Benni has left a permanent mark on Chris from his short spell while doing his badges, and I don’t think I have to tell anyone that I had a big smile on my face when I got the call telling me that Benni was being brought in as Chris’ number two.
 
The first time I met Benni was a few years ago at a Nike event in Soweto. Obviously I knew Benni, but he had no clue who I was and I was a little bit nervous about introducing myself. However, after hearing my Yorkshire accent while I was talking to someone else, Benni took it upon himself to start asking me questions. He calmed my nerves in an instant.
 
In this day and age, it’s difficult to find anyone – let alone someone of Benni’s stature and success – who genuinely cares about others. He took time to find out some bits about me and I will always appreciate that. That level of personablity, when applied to players, could make the difference between being a good coach and a great one. And during his unveiling as STVV’s assistant, Benni McCarthy is just a very difficult guy to dislike.
 
I have a lot of respect for Benni and the way he is going about his coaching career. We have seen plenty of great players who make poor coaches, and poor players that make great coaches, so to assume that you deserve to coach because you could play is misconstrued.
 
Benni is taking the time to start from the bottom. He’s doing his badges, he’s taking on an assistant role and he’s looking to work his way up the ladder of coaching success. Shaun Bartlett is another coach taking a similar route. Sadly his first success as a head coach at Golden Arrows, where he promoted the team to the PSL, ended up getting him fired.
 
At his first press conference, Benni said, “I’m hoping that we can, this season or next season, become champions of Belgium.

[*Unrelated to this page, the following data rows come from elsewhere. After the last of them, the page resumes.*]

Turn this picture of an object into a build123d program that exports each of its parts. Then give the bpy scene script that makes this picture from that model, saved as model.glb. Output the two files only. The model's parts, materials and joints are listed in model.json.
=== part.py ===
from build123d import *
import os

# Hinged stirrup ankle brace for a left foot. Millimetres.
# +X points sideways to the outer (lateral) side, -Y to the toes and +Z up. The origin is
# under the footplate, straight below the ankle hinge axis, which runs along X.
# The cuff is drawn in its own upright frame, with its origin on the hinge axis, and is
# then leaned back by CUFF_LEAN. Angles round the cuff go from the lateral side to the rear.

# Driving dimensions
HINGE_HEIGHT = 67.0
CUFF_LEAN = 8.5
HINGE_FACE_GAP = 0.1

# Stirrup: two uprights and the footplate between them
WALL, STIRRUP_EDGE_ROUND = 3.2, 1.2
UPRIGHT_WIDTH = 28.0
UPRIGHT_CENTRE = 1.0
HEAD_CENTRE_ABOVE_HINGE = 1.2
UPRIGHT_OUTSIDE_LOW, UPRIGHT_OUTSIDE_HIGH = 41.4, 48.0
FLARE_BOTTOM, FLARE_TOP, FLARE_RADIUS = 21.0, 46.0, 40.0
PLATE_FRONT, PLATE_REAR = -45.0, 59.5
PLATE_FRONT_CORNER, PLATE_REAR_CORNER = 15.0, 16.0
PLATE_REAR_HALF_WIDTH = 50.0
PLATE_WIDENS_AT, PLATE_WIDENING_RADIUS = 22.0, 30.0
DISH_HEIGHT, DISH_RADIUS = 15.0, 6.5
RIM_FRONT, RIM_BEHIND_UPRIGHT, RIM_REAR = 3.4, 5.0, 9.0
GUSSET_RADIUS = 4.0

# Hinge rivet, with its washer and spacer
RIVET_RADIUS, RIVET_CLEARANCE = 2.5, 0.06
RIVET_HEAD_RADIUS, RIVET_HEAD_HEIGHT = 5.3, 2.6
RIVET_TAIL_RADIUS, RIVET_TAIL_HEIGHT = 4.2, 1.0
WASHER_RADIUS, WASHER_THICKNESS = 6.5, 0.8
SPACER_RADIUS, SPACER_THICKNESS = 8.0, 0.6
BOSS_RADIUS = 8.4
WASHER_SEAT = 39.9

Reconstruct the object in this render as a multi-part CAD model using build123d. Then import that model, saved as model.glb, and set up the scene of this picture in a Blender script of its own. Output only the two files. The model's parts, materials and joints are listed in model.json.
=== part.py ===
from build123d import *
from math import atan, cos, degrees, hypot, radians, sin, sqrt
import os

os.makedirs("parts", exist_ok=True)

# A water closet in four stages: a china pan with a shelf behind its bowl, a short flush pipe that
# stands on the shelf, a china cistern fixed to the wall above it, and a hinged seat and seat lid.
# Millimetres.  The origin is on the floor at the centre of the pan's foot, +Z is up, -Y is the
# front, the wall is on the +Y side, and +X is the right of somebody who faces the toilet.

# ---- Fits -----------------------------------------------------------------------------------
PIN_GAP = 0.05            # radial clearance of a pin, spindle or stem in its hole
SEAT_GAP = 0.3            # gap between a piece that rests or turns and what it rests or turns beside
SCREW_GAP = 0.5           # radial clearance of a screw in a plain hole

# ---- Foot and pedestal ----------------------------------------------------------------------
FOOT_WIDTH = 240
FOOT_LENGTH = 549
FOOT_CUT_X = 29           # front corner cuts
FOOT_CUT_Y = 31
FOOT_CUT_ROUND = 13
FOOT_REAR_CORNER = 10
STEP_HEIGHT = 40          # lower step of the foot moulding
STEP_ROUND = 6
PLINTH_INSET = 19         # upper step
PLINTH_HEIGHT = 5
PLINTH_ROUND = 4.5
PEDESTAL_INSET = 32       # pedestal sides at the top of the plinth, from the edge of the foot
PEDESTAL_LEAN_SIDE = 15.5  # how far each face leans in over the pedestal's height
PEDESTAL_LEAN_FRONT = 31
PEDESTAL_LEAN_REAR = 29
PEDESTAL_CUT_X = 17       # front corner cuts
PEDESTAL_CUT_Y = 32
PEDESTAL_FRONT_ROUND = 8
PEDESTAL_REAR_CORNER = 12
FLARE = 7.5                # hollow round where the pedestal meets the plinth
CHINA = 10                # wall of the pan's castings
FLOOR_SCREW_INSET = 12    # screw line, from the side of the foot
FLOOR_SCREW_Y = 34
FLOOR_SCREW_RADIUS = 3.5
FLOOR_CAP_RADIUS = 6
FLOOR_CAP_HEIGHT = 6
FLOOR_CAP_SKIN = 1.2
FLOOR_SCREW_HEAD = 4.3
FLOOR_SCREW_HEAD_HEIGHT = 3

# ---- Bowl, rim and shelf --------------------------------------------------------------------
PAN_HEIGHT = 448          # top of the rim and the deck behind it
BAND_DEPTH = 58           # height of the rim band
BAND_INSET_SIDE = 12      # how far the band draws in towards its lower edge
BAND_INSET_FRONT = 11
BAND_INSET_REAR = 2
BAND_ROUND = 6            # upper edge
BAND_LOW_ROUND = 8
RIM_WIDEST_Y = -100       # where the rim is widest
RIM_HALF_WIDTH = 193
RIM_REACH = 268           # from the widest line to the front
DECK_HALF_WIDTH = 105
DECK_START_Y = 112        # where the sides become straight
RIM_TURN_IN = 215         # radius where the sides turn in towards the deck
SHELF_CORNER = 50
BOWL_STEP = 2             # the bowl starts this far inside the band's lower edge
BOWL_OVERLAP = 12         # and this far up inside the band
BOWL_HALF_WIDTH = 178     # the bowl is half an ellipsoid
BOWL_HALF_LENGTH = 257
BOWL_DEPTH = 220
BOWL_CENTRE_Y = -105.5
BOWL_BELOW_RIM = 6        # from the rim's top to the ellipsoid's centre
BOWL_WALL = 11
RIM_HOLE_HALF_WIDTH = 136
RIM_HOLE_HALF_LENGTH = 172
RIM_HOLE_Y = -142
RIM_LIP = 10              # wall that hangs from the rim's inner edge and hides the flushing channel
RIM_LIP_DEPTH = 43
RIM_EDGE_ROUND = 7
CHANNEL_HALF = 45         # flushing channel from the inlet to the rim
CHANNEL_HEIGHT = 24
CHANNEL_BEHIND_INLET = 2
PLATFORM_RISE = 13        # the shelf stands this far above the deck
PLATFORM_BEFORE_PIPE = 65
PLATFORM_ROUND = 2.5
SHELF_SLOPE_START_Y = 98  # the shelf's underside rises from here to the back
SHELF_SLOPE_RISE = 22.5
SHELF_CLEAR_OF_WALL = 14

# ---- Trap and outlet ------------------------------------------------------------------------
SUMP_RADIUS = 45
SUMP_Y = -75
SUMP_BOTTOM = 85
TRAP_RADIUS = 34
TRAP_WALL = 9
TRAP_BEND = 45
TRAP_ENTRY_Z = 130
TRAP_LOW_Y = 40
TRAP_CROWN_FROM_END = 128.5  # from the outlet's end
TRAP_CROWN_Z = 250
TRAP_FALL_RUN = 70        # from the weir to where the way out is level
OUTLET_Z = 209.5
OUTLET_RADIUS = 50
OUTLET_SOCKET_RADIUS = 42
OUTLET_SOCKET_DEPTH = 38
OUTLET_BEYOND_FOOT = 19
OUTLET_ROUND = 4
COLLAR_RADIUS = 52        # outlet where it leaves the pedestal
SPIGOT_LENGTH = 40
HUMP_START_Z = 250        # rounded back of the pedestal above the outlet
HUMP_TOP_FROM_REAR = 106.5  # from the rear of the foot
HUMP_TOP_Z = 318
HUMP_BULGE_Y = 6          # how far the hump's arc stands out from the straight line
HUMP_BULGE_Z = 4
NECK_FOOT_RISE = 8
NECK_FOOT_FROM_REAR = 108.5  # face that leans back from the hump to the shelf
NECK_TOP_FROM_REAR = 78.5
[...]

If I didn’t think that was possible then I wouldn’t come. As a player, I always wanted to win. I played for clubs that wanted to become champions.”
 
Benni has a winner’s mindset. He is a born winner. However, he’s not leveraging the fact that he won things as a player as a way to become a coach. If he’s half as successful on the bench as he was on the pitch, then we may have a future Bafana head coach on our hands. 
 
Benni’s in the technical area, and he’s bloody well earning it.